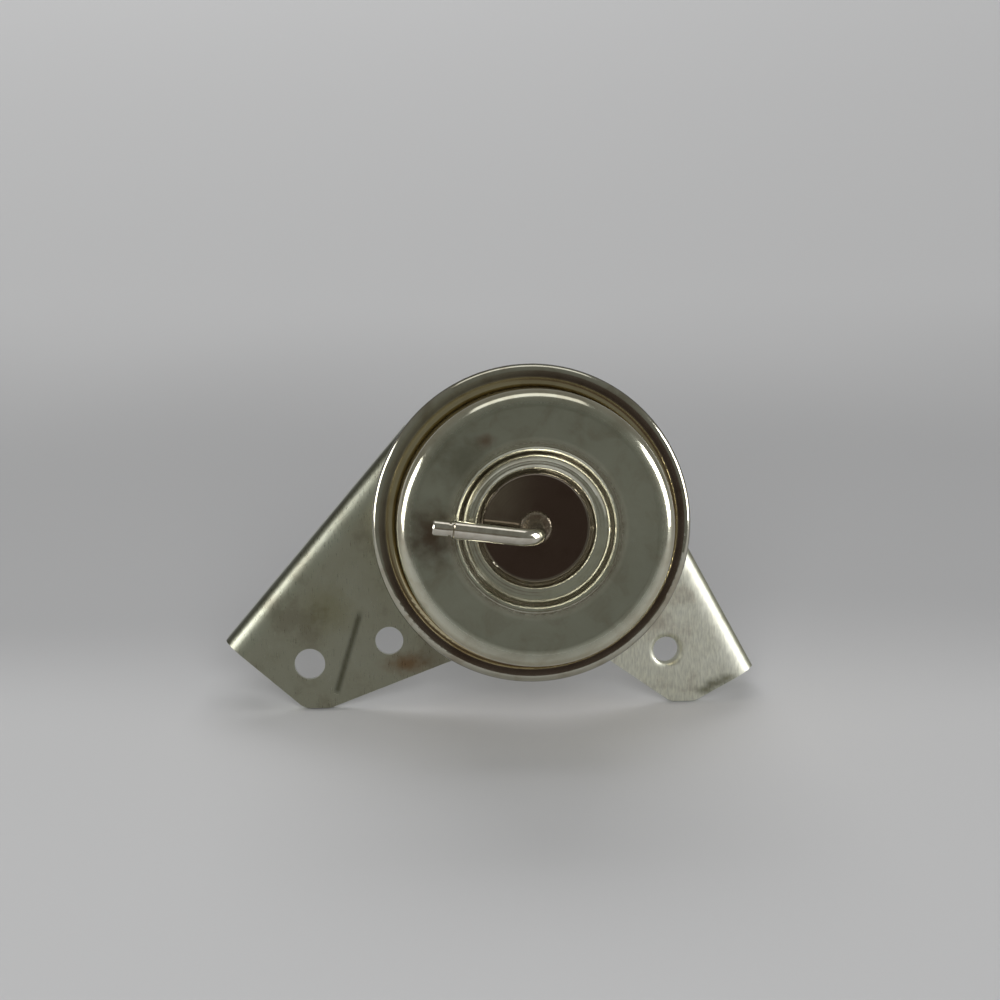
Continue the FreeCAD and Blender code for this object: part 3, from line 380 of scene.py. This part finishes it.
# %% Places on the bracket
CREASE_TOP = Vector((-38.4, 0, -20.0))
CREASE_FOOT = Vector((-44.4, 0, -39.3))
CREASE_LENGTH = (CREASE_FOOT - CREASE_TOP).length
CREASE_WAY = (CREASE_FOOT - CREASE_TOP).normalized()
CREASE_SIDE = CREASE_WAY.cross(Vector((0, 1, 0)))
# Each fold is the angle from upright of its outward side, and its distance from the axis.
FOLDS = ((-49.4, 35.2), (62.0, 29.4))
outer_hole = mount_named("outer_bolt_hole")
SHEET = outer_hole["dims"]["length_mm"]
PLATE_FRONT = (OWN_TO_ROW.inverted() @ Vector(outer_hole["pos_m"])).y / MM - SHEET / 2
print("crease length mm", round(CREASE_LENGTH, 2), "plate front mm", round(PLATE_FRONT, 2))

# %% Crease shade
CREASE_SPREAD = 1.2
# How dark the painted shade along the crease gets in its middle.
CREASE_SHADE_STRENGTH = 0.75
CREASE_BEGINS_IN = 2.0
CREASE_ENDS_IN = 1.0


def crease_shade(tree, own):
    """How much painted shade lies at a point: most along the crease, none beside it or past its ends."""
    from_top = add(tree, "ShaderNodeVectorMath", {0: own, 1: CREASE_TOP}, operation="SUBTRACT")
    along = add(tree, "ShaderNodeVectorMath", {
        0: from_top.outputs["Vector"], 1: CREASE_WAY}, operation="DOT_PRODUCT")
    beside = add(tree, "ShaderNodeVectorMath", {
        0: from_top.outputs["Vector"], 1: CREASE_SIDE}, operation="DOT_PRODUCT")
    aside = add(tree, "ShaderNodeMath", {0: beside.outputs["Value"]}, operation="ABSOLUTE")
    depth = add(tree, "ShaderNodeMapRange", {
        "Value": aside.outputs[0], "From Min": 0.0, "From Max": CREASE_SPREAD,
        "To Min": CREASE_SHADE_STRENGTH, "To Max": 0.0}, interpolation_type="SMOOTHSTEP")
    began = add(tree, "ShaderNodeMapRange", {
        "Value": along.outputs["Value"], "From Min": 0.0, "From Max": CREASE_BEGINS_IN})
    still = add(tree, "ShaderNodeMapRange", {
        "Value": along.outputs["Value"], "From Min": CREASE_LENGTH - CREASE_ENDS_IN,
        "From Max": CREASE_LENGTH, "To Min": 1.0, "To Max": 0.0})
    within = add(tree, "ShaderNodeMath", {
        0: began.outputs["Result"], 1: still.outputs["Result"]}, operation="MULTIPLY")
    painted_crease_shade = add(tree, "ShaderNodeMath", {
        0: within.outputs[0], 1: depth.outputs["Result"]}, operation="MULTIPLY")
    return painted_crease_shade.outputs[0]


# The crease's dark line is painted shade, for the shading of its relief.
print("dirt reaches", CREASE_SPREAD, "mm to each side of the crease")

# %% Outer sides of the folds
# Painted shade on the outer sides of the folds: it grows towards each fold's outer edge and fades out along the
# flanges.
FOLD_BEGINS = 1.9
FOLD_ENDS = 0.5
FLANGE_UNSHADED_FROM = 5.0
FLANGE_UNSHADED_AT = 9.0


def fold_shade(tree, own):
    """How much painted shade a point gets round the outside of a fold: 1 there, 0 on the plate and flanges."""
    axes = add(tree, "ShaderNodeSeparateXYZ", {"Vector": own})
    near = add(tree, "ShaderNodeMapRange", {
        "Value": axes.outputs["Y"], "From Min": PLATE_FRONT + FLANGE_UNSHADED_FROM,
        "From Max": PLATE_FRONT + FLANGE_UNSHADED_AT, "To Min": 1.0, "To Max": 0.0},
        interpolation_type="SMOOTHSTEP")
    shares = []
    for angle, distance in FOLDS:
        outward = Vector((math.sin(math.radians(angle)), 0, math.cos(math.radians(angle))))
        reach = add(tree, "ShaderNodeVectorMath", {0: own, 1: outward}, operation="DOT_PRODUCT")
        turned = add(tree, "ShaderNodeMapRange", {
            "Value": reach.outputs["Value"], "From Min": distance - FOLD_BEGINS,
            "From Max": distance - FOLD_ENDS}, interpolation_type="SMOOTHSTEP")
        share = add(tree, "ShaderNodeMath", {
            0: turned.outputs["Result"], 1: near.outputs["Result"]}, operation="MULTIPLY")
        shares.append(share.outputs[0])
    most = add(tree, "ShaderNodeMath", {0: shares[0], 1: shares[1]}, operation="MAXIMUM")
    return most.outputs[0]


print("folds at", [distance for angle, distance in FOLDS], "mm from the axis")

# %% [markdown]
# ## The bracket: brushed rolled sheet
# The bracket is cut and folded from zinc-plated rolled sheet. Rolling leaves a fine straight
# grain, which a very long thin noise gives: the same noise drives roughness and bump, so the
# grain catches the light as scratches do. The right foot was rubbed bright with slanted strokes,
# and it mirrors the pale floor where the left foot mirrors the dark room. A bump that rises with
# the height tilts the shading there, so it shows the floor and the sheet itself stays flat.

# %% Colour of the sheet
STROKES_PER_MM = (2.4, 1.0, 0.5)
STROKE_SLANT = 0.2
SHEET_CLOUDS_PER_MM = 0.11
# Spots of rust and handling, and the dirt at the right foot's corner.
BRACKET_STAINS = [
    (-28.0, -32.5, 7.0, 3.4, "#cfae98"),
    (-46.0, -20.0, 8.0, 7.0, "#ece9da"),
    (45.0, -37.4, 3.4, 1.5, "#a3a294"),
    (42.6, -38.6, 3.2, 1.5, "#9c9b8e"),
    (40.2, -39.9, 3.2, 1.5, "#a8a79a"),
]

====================

Output the lines above verbatim and in full.

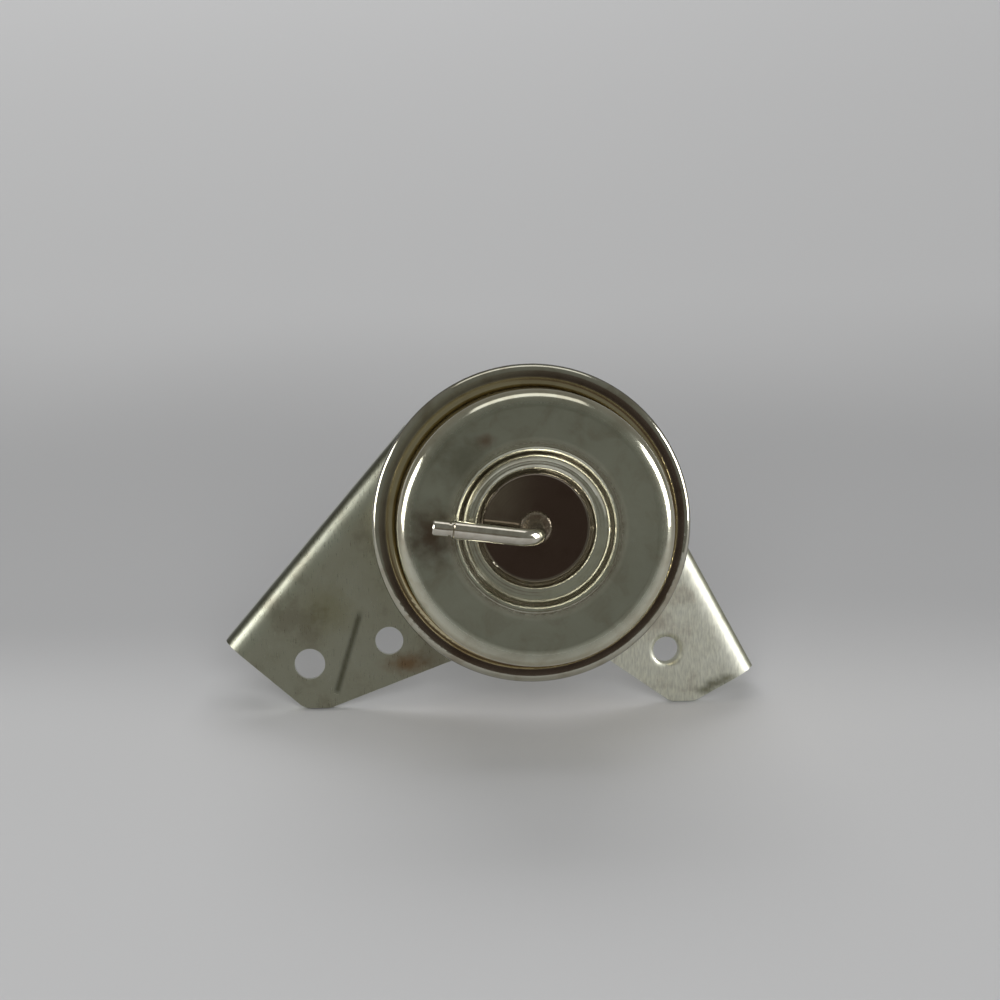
Continue the FreeCAD and Blender code for this object: part 3, from line 380 of scene.py. This part finishes it.
# %% Places on the bracket
CREASE_TOP = Vector((-38.4, 0, -20.0))
CREASE_FOOT = Vector((-44.4, 0, -39.3))
CREASE_LENGTH = (CREASE_FOOT - CREASE_TOP).length
CREASE_WAY = (CREASE_FOOT - CREASE_TOP).normalized()
CREASE_SIDE = CREASE_WAY.cross(Vector((0, 1, 0)))
# Each fold is the angle from upright of its outward side, and its distance from the axis.
FOLDS = ((-49.4, 35.2), (62.0, 29.4))
outer_hole = mount_named("outer_bolt_hole")
SHEET = outer_hole["dims"]["length_mm"]
PLATE_FRONT = (OWN_TO_ROW.inverted() @ Vector(outer_hole["pos_m"])).y / MM - SHEET / 2
print("crease length mm", round(CREASE_LENGTH, 2), "plate front mm", round(PLATE_FRONT, 2))

# %% Crease shade
CREASE_SPREAD = 1.2
# How dark the painted shade along the crease gets in its middle.
CREASE_SHADE_STRENGTH = 0.75
CREASE_BEGINS_IN = 2.0
CREASE_ENDS_IN = 1.0


def crease_shade(tree, own):
    """How much painted shade lies at a point: most along the crease, none beside it or past its ends."""
    from_top = add(tree, "ShaderNodeVectorMath", {0: own, 1: CREASE_TOP}, operation="SUBTRACT")
    along = add(tree, "ShaderNodeVectorMath", {
        0: from_top.outputs["Vector"], 1: CREASE_WAY}, operation="DOT_PRODUCT")
    beside = add(tree, "ShaderNodeVectorMath", {
        0: from_top.outputs["Vector"], 1: CREASE_SIDE}, operation="DOT_PRODUCT")
    aside = add(tree, "ShaderNodeMath", {0: beside.outputs["Value"]}, operation="ABSOLUTE")
    depth = add(tree, "ShaderNodeMapRange", {
        "Value": aside.outputs[0], "From Min": 0.0, "From Max": CREASE_SPREAD,
        "To Min": CREASE_SHADE_STRENGTH, "To Max": 0.0}, interpolation_type="SMOOTHSTEP")
    began = add(tree, "ShaderNodeMapRange", {
        "Value": along.outputs["Value"], "From Min": 0.0, "From Max": CREASE_BEGINS_IN})
    still = add(tree, "ShaderNodeMapRange", {
        "Value": along.outputs["Value"], "From Min": CREASE_LENGTH - CREASE_ENDS_IN,
        "From Max": CREASE_LENGTH, "To Min": 1.0, "To Max": 0.0})
    within = add(tree, "ShaderNodeMath", {
        0: began.outputs["Result"], 1: still.outputs["Result"]}, operation="MULTIPLY")
    painted_crease_shade = add(tree, "ShaderNodeMath", {
        0: within.outputs[0], 1: depth.outputs["Result"]}, operation="MULTIPLY")
    return painted_crease_shade.outputs[0]


# The crease's dark line is painted shade, for the shading of its relief.
print("dirt reaches", CREASE_SPREAD, "mm to each side of the crease")

# %% Outer sides of the folds
# Painted shade on the outer sides of the folds: it grows towards each fold's outer edge and fades out along the
# flanges.
FOLD_BEGINS = 1.9
FOLD_ENDS = 0.5
FLANGE_UNSHADED_FROM = 5.0
FLANGE_UNSHADED_AT = 9.0


def fold_shade(tree, own):
    """How much painted shade a point gets round the outside of a fold: 1 there, 0 on the plate and flanges."""
    axes = add(tree, "ShaderNodeSeparateXYZ", {"Vector": own})
    near = add(tree, "ShaderNodeMapRange", {
        "Value": axes.outputs["Y"], "From Min": PLATE_FRONT + FLANGE_UNSHADED_FROM,
        "From Max": PLATE_FRONT + FLANGE_UNSHADED_AT, "To Min": 1.0, "To Max": 0.0},
        interpolation_type="SMOOTHSTEP")
    shares = []
    for angle, distance in FOLDS:
        outward = Vector((math.sin(math.radians(angle)), 0, math.cos(math.radians(angle))))
        reach = add(tree, "ShaderNodeVectorMath", {0: own, 1: outward}, operation="DOT_PRODUCT")
        turned = add(tree, "ShaderNodeMapRange", {
            "Value": reach.outputs["Value"], "From Min": distance - FOLD_BEGINS,
            "From Max": distance - FOLD_ENDS}, interpolation_type="SMOOTHSTEP")
        share = add(tree, "ShaderNodeMath", {
            0: turned.outputs["Result"], 1: near.outputs["Result"]}, operation="MULTIPLY")
        shares.append(share.outputs[0])
    most = add(tree, "ShaderNodeMath", {0: shares[0], 1: shares[1]}, operation="MAXIMUM")
    return most.outputs[0]


print("folds at", [distance for angle, distance in FOLDS], "mm from the axis")

# %% [markdown]
# ## The bracket: brushed rolled sheet
# The bracket is cut and folded from zinc-plated rolled sheet. Rolling leaves a fine straight
# grain, which a very long thin noise gives: the same noise drives roughness and bump, so the
# grain catches the light as scratches do. The right foot was rubbed bright with slanted strokes,
# and it mirrors the pale floor where the left foot mirrors the dark room. A bump that rises with
# the height tilts the shading there, so it shows the floor and the sheet itself stays flat.

# %% Colour of the sheet
STROKES_PER_MM = (2.4, 1.0, 0.5)
STROKE_SLANT = 0.2
SHEET_CLOUDS_PER_MM = 0.11
# Spots of rust and handling, and the dirt at the right foot's corner.
BRACKET_STAINS = [
    (-28.0, -32.5, 7.0, 3.4, "#cfae98"),
    (-46.0, -20.0, 8.0, 7.0, "#ece9da"),
    (45.0, -37.4, 3.4, 1.5, "#a3a294"),
    (42.6, -38.6, 3.2, 1.5, "#9c9b8e"),
    (40.2, -39.9, 3.2, 1.5, "#a8a79a"),
]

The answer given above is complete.